*Provided entries*:
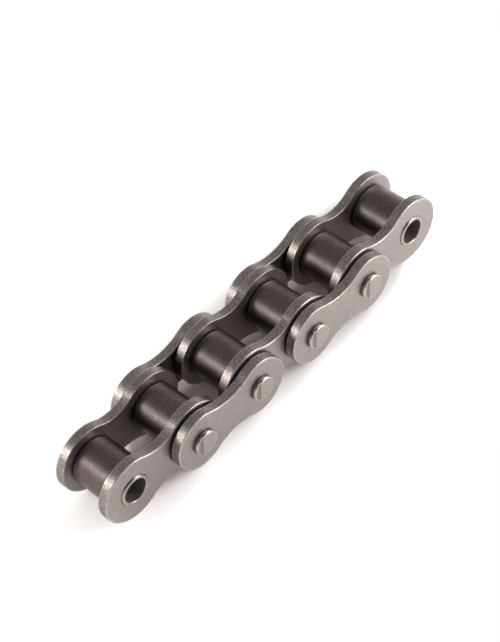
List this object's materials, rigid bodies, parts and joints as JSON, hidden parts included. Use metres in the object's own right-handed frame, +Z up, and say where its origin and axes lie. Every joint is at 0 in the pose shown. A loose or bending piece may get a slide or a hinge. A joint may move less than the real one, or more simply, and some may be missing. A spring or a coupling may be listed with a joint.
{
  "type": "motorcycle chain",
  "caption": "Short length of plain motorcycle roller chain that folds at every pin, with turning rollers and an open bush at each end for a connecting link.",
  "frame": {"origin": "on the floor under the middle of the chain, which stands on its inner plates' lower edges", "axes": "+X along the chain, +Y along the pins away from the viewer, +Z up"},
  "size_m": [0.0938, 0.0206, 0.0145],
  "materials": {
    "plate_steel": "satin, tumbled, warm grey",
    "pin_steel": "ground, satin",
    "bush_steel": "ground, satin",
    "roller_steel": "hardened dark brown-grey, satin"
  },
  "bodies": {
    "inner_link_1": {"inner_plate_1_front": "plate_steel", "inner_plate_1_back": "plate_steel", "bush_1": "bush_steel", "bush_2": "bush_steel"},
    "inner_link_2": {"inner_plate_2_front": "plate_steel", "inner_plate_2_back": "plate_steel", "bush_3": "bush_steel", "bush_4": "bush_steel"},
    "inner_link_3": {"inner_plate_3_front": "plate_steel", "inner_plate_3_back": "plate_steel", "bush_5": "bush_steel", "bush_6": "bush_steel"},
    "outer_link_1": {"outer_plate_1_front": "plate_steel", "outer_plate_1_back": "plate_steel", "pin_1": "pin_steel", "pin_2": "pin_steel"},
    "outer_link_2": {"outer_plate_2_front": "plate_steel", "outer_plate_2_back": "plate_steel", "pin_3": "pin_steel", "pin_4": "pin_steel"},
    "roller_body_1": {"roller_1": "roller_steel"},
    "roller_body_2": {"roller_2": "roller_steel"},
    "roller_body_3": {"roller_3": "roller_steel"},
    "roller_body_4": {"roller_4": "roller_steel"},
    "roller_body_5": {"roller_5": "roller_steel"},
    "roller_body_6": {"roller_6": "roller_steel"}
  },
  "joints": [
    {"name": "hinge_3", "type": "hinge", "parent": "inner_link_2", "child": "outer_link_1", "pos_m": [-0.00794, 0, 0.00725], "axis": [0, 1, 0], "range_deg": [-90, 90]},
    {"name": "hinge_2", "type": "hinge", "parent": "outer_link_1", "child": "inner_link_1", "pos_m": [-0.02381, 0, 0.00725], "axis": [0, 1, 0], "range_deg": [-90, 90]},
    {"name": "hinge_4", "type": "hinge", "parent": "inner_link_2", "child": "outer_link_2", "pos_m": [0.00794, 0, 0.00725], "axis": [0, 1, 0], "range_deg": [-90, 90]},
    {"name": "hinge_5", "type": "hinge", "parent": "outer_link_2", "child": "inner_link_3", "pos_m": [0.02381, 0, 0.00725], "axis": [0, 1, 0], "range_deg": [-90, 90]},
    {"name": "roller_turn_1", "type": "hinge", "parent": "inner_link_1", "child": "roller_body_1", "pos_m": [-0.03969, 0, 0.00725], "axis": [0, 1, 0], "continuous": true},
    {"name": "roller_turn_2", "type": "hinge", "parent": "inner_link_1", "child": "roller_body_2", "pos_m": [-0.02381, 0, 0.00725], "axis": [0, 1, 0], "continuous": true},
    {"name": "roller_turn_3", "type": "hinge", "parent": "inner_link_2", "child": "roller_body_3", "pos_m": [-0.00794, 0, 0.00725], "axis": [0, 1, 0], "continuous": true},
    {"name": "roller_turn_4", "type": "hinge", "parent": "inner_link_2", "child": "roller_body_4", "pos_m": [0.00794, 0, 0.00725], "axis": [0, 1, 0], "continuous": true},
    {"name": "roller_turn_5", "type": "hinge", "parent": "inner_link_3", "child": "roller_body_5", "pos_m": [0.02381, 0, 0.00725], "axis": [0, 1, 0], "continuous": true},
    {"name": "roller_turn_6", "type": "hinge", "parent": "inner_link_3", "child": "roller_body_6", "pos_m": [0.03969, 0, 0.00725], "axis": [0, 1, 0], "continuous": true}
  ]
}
--
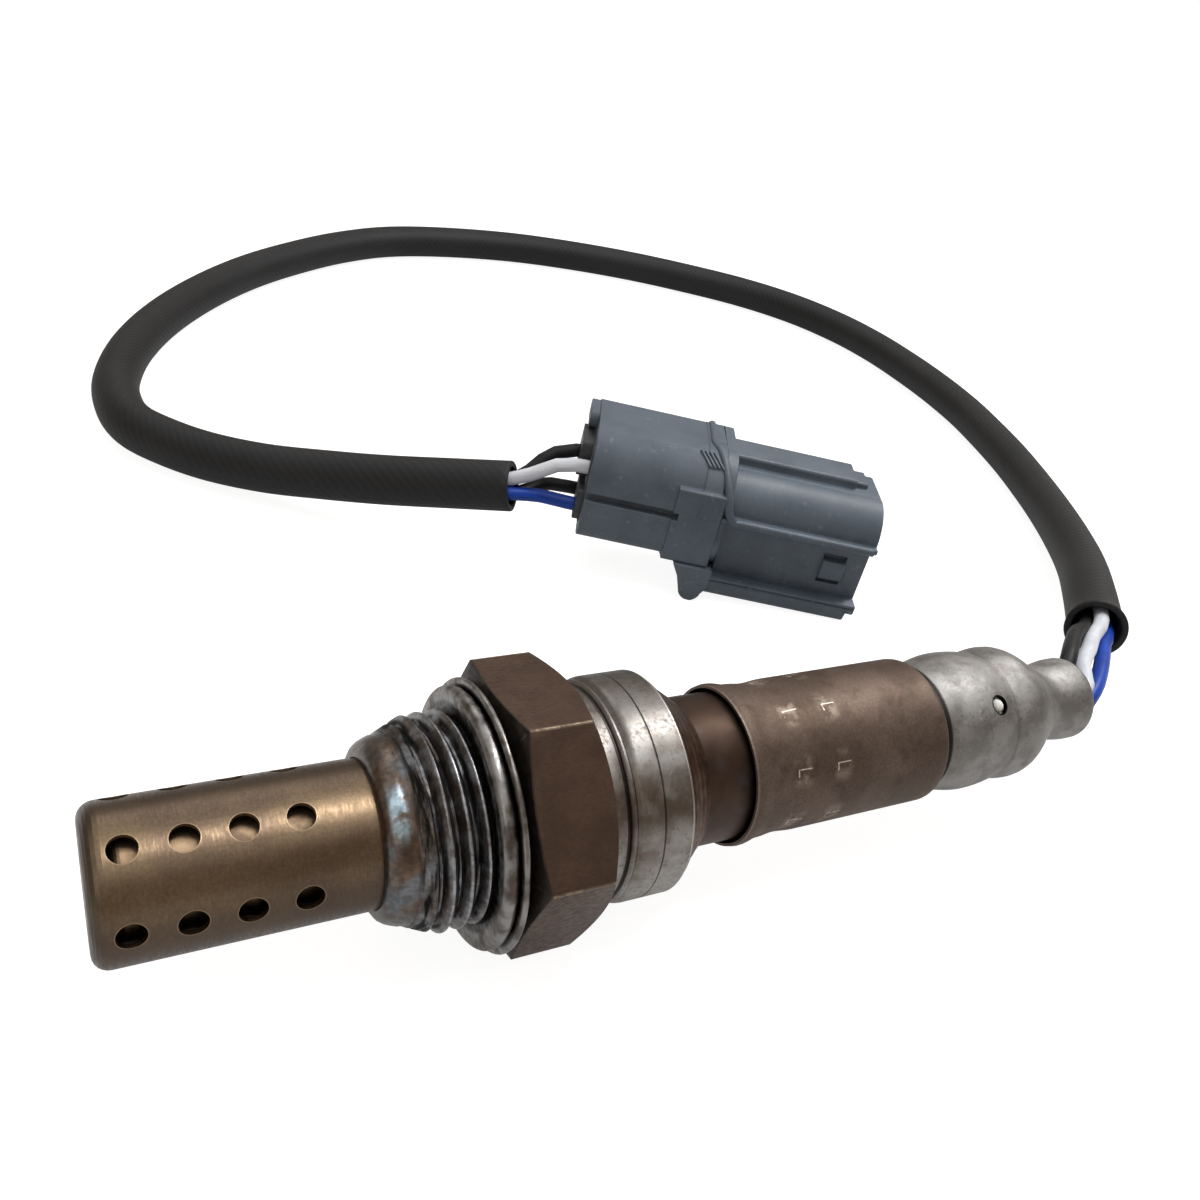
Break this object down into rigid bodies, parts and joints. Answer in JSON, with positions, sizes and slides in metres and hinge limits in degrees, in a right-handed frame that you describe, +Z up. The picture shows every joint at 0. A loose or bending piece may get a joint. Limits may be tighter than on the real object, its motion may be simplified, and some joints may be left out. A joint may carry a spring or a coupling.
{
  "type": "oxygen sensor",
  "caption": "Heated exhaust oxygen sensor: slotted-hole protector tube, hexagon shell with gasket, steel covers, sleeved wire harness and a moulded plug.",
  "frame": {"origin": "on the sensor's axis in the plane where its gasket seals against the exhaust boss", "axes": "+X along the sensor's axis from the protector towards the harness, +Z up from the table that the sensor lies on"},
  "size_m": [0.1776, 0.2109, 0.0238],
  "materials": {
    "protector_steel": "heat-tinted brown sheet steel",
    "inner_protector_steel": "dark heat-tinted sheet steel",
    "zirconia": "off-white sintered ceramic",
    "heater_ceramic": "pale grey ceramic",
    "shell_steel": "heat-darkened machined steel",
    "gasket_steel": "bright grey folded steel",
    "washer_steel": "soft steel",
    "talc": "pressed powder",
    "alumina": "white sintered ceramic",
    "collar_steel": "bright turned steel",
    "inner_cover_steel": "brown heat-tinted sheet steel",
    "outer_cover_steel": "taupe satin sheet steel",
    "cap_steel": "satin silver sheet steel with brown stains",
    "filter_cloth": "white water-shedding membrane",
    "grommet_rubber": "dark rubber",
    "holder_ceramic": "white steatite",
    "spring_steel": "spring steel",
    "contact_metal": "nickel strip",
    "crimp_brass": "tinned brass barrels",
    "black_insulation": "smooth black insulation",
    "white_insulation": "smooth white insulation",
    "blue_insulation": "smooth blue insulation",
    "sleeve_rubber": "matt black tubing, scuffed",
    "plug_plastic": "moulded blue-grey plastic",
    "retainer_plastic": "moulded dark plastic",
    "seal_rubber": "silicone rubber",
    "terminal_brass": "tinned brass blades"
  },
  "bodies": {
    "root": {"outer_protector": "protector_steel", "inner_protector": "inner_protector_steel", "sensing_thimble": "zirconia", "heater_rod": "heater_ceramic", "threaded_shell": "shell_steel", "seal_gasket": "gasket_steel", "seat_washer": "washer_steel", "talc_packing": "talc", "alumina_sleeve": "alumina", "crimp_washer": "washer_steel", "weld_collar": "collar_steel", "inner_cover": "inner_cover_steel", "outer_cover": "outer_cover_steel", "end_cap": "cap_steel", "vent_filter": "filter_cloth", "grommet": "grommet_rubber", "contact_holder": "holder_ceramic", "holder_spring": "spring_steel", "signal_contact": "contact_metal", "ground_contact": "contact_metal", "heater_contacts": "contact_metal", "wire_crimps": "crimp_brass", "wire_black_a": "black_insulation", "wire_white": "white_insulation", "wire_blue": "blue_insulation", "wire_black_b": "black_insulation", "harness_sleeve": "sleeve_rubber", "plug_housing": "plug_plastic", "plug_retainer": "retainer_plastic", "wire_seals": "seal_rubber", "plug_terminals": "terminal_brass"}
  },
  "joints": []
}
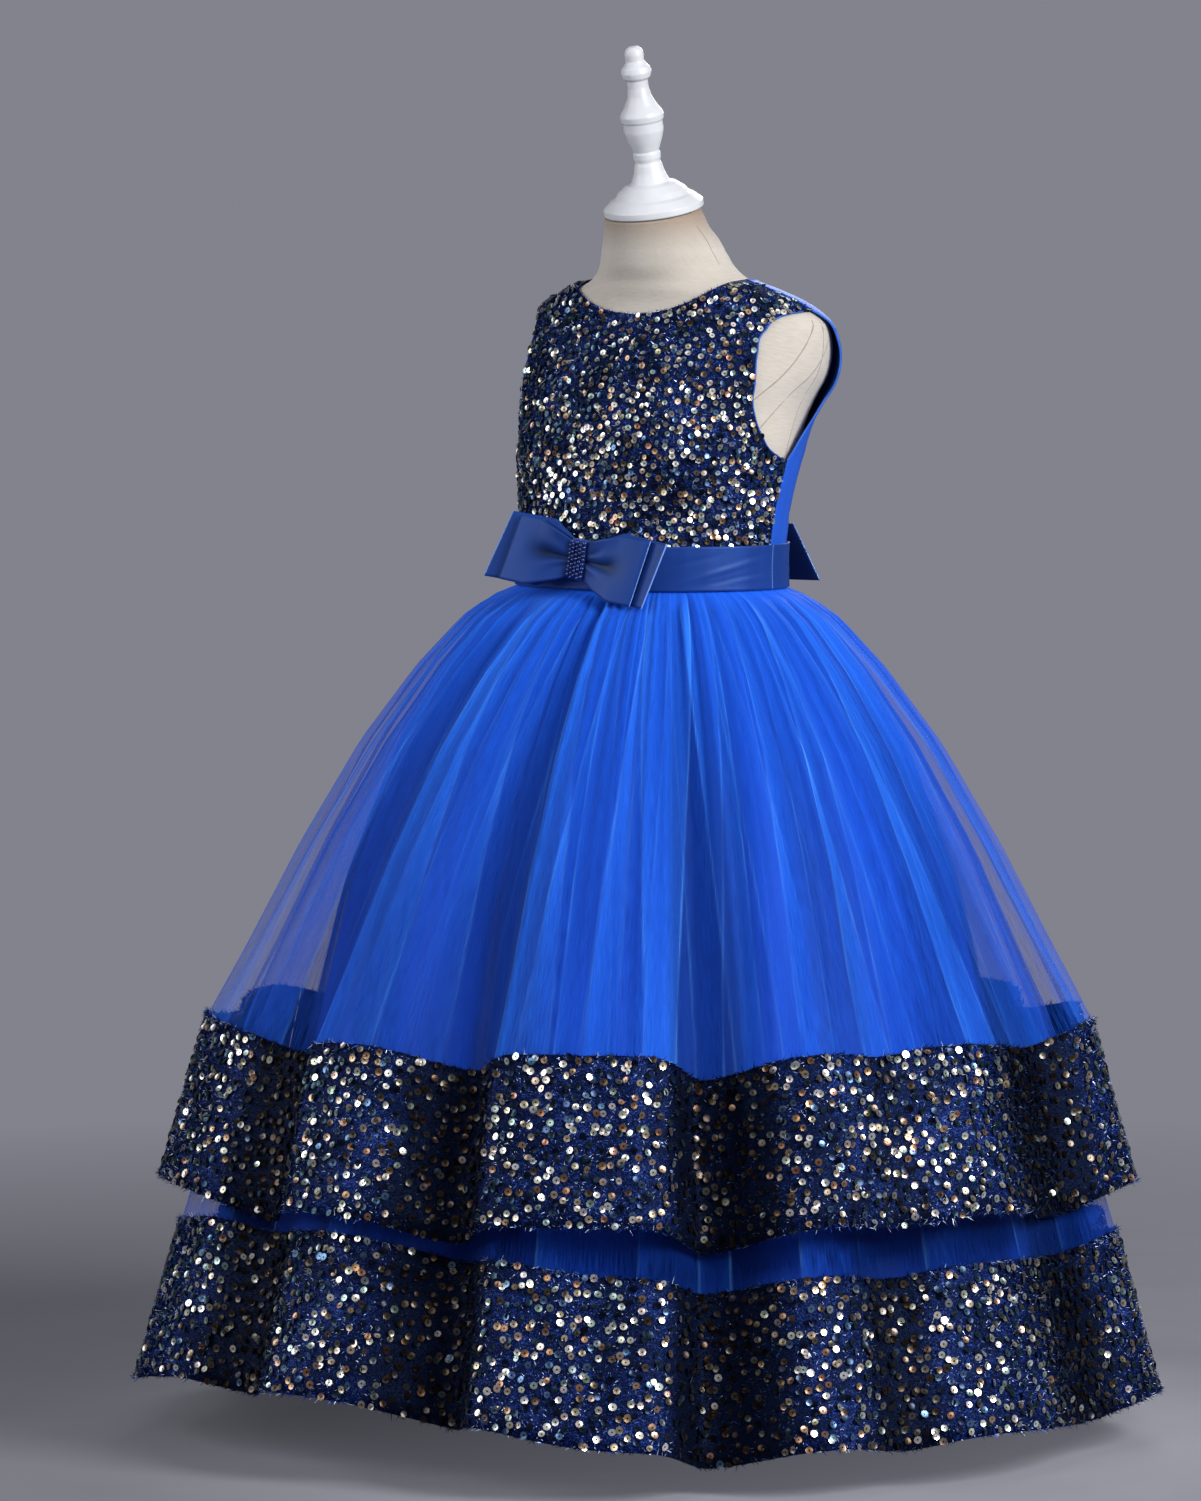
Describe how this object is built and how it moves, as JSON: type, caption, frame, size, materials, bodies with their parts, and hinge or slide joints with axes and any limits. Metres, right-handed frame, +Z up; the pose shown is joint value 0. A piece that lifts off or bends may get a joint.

*Objective*: Search the records for the string "materials" and return every line in which it occurs.

*Output for this task*:
List this object's materials, rigid bodies, parts and joints as JSON, hidden parts included. Use metres in the object's own right-handed frame, +Z up, and say where its origin and axes lie. Every joint is at 0 in the pose shown. A loose or bending piece may get a slide or a hinge. A joint may move less than the real one, or more simply, and some may be missing. A spring or a coupling may be listed with a joint.
  "materials": {
  "materials": {
Describe how this object is built and how it moves, as JSON: type, caption, frame, size, materials, bodies with their parts, and hinge or slide joints with axes and any limits. Metres, right-handed frame, +Z up; the pose shown is joint value 0. A piece that lifts off or bends may get a joint.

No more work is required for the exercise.